Just received this from refiner, Assay will be higher?????




Now whatever goes up in smoke during the melt IS NOT GOLD....all of the gold stays in the crucible. Now when you receive a higher than normal melt loss, your assay will be slightly higher. 

Hopefully this is helps you out a little more.


----------



## Fournines (Jun 22, 2011)

Assuming they are doing the melts correctly, yes.

Suppose for example, that there are 10 ounces of pure gold in 25 ounces of scrap. That indicates an assay of 40%. (10/25)

Now after the melt, assume that the material lost 1%. The bar now weighs 24.75 oz. The 10 oz of pure gold now equal 40.40% of the bar (10/24.75)

Zinc, which is a common alloy of gold jewelry, has a very low melting point. Zinc's boiling point is even below the melting point of gold. It has a tendency to vaporize during a melt.

If you melt gold, take a pin sample, then let it "cook" in the crucible for several hours, and take another pin sample - the sample taken later in the day will assay higher.


----------



## garywolch (Jun 22, 2011)

Fournines said:


> Assuming they are doing the melts correctly, yes.
> 
> Suppose for example, that there are 10 ounces of pure gold in 25 ounces of scrap. That indicates an assay of 40%. (10/25)
> 
> ...



Thanks for all this information, just looked at your web site. I had called your company about 2 months ago. I wanted to come and see your operation was told that you don't do that, If you are the owner you told me that you would come and see me gave my info, never herd back. My company is NY Gold Refiners we set up check cashers around the country to add gold buying as a add on to there business. We have been testing out different refineries. If your interested in doing business let me know.
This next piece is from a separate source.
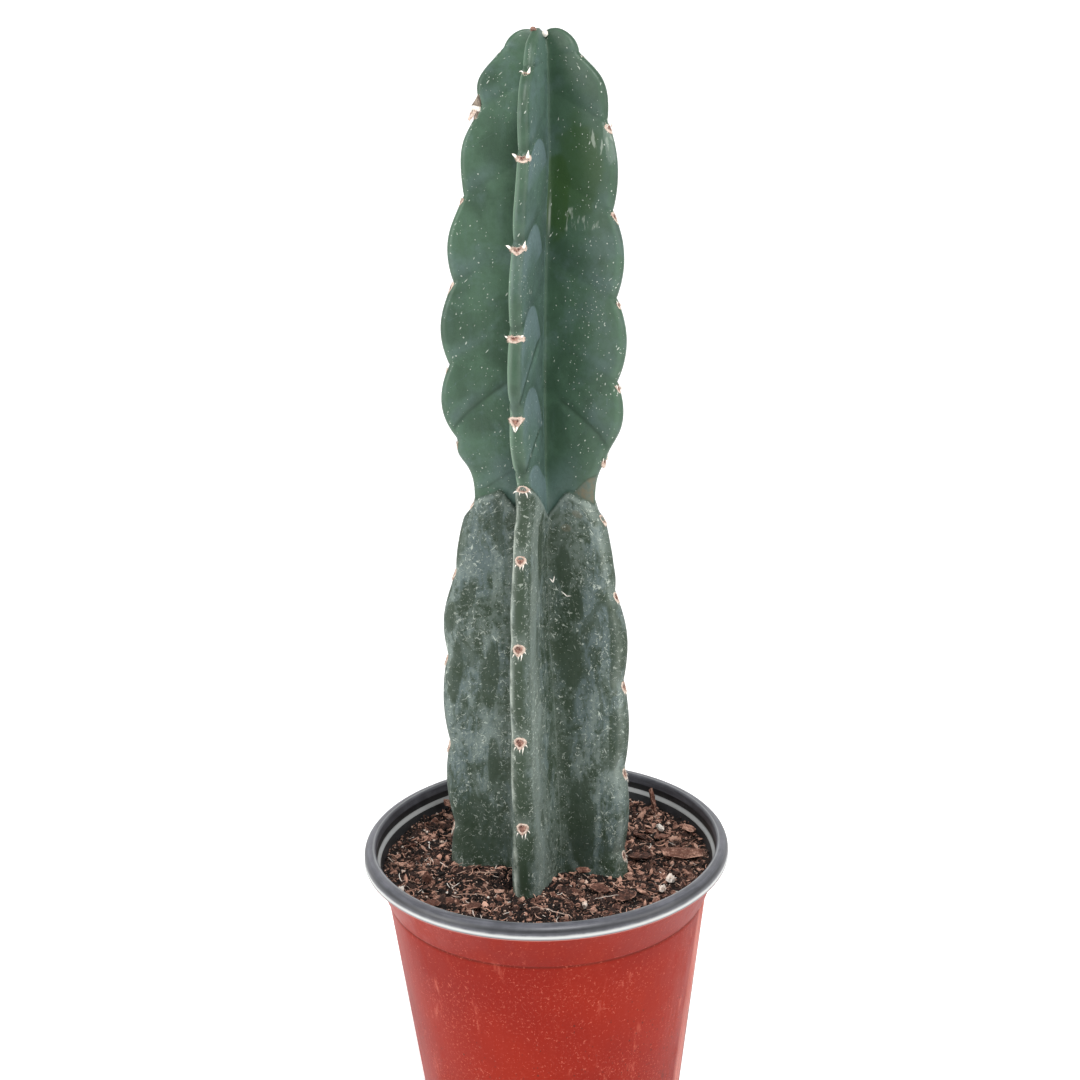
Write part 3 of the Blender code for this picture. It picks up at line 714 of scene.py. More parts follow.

    # Old growth: dusty and scratched, with darker windows where the wax has gone, painted shade towards the
    # grooves and painted highlights on the crest edges
    scuffed = tree.noise(spot, 260.0, 5.0, 0.7, 0.5, up=0.45)
    bluish = tree.fade(tree.noise(spot, 70.0, 5.0, 0.65, 0.5, up=0.6), 0.45, 0.58)
    bluish = bluish.math("MAXIMUM", patches(tree, rib, share, height, scuffed, WAX_PATCHES))
    dusty = tree.fade(streaked * 0.4 + scuffed * 0.3 + fine * 0.3 + (broad - 0.5) * 0.3, 0.46, 0.6)
    pale_band = front * tree.fade(across, 4 * MM, 7 * MM) * tree.fade(across, 24 * MM, 10 * MM)
    bare = patches(tree, rib, share, height, scuffed, BARE_PATCHES)
    window = tree.noise(spot, 85.0, 5.0, 0.6, 0.8, up=0.5)
    bare = bare.math("MAXIMUM", tree.fade(window, 0.57, 0.6) * 0.7)
    groove = tree.fade(share, 0.3, 0.02) * (1.0 - front * 0.4)
    stripe = bell(across - 0.2 * MM, 2.7 * MM) * (0.35 + front * 0.65)
    wax = bell(near + 4 * MM, 3.5 * MM) * bell(across, 4 * MM)
    # Painted highlight on the rounded left edge of each old crest, strongest on the front rib
    edge_sheen = bell(across + 4.0 * MM, 1.4 * MM) * (0.12 + front * 0.6)
    edge_sheen = edge_sheen * tree.fade(streaked * 0.5 + middle * 0.5, 0.36, 0.6)
    old = tree.coats(
        settings.old_green_and_shade,
        (tree.fade(middle * 0.5 + fine * 0.5, 0.42, 0.58), settings.old_grey),
        (bluish * tree.fade(scuffed, 0.36, 0.56) * 0.8, settings.old_blue),
        (dusty * (0.35 + bluish * 0.3), settings.dust),
        (pale_band * (0.25 + streaked * 0.6), settings.dust),
        (bare * (0.66 + fine * 0.3), settings.old_green_and_shade),
        # Painted shade towards the grooves
        (groove * 0.45, settings.old_green_and_shade),
        ((stripe * (0.75 + middle * 0.8)).math("MINIMUM", 1.0), settings.old_green_and_shade),
        (wax * 0.5, settings.dust),
        (edge_sheen, settings.speck),
        (tree.fade(grain * 0.5 + fine * 0.5, 0.44, 0.6) * 0.2, settings.old_green_and_shade))

    # Corky wedge over the joint on the right rib, and two tan spots under it
    over_wedge = lift - (share - 0.56) * 26 * MM
    on_wedge = right_rib * is_young
    wedge = tree.fade(over_wedge + (fine - 0.5) * 1.5 * MM, 0.4 * MM, -0.4 * MM) * on_wedge
    wedge_line = bell(over_wedge, 0.6 * MM) * on_wedge * tree.fade(share, 0.55, 0.65)
    tan = tree.fade(fine * 0.6 + streaked * 0.4, 0.4, 0.6)
    tan = tree.mix(tan, settings.wedge_brown, settings.old_grey)
    tan_spots = patch(tree, place, (0.62, 0.1405), (0.12, 0.0016), scuffed)
    tan_spots = tan_spots + patch(tree, place, (0.3, 0.1345), (0.1, 0.0016), scuffed)

    # Specks on both, bent scratches on the old growth
    worn = 1.0 - is_young
    crowd = tree.fade(tree.noise(spot, 50.0, 2.0), 0.42, 0.62)
    crowd = crowd.math("MAXIMUM", bell(near, 5 * MM) * tree.fade(share, 0.4, 0.8) * 0.8)
    outer_part = tree.fade(share, 0.12, 0.5) * 0.75 + 0.25
    dots = marks(tree, surface, 430.0, (0.04 + crowd * 0.22) * outer_part, 0.13)
    dots = dots + marks(tree, surface, 700.0, (0.03 + crowd * 0.2) * outer_part, 0.14) * 0.8
    dots = dots + marks(tree, surface, 520.0, 0.01 + crowd * 0.12, 0.14, -0.6, 3.0)
    dense = 0.6 - crowd * 0.08 + bare * 0.02
    scars = scratches(tree, surface, 250.0, 0.013, dense) + scratches(tree, surface, 420.0, 0.02, dense)
    lines = marks(tree, surface, 240.0, worn * 0.12, 0.06, 0.5, 6.0)
    lines = lines + marks(tree, surface, 260.0, worn * 0.1, 0.06, -0.8, 6.0)
    dust_dots = marks(tree, surface, 900.0, worn * 0.2, 0.2)
    mark = dots * (0.4 + is_young * 0.6) + (scars * worn + lines) * 0.7 + dust_dots * 0.5
    mark = mark.math("MINIMUM", 1.0) * (1.0 - (bare * 0.4).math("MAXIMUM", stripe * 0.45) * worn)
    pits = tree.fade(grain * 0.5 + fine * 0.5, 0.46, 0.36)

    colour = tree.coats(
        tree.mix(is_young, old, tree.mix(wedge * 0.9, young, tan)),
        (wedge_line * 0.6, settings.young_dark_and_shade),
        (tan_spots * right_rib * 0.4, settings.wedge_brown),
        # Painted shade along the growth joint, and just below it a pale painted highlight on the old
        # growth's rounded top
        (bell(lift, 0.7 * MM) * 0.55, settings.young_dark_and_shade),
        (bell(lift + 1.6 * MM, 1.0 * MM) * (0.3 + fine * 0.4), settings.dust),
        (mark * (0.72 + worn * 0.1), settings.speck),
        (pits * (0.15 + worn * 0.3), settings.young_dark_and_shade))
    roughness = 0.46 + bloom * 0.12 + worn * 0.14 + (fine - 0.5) * 0.2
    relief = fine * 0.2 + grain * 0.1 + mark * 0.4 + worn * (streaked + fine) * 0.35
    return paint(material, tree, colour, roughness, relief, 0.4 * MM, Specular_IOR_Level=0.4)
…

Thanks


----------



## Fournines (Jun 22, 2011)

garywolch said:


> Fournines said:
> 
> 
> > Assuming they are doing the melts correctly, yes.
> ...



Do you recall who you spoke with when you called? That really doesn't sound like something we would say - our customers come to our refinery all the time. I have even met with several members of the forum and shown them around.

PM me, or call me at our office: 212-465-8082

Matt


----------



## Fournines (Jun 22, 2011)

garywolch said:


> Fournines said:
> 
> 
> > Assuming they are doing the melts correctly, yes.
> ...



Gary,

Give me a call at our office: 212-465-8082

Ask to speak with Matt.

Thanks.


----------



## garywolch (Jun 24, 2011)

Fournines said:


> garywolch said:
> 
> 
> > Fournines said:
> ...




Matt are you the owner ??


----------



## Fournines (Jun 24, 2011)

garywolch said:


> Matt are you the owner ??



No. 

However, I can answer any questions you have about our company, our products, and services.

Again, do you recall who you spoke with when you called?


----------



## garywolch (Jun 24, 2011)

Fournines said:


> garywolch said:
> 
> 
> > Matt are you the owner ??
> ...



Looking at my notes Sam Trencher end of Feb.


----------



## 4metals (Jun 24, 2011)

SO Accurate was in the midst of moving their facility in February, perhaps that is why you were told that witnessing was not possible.


----------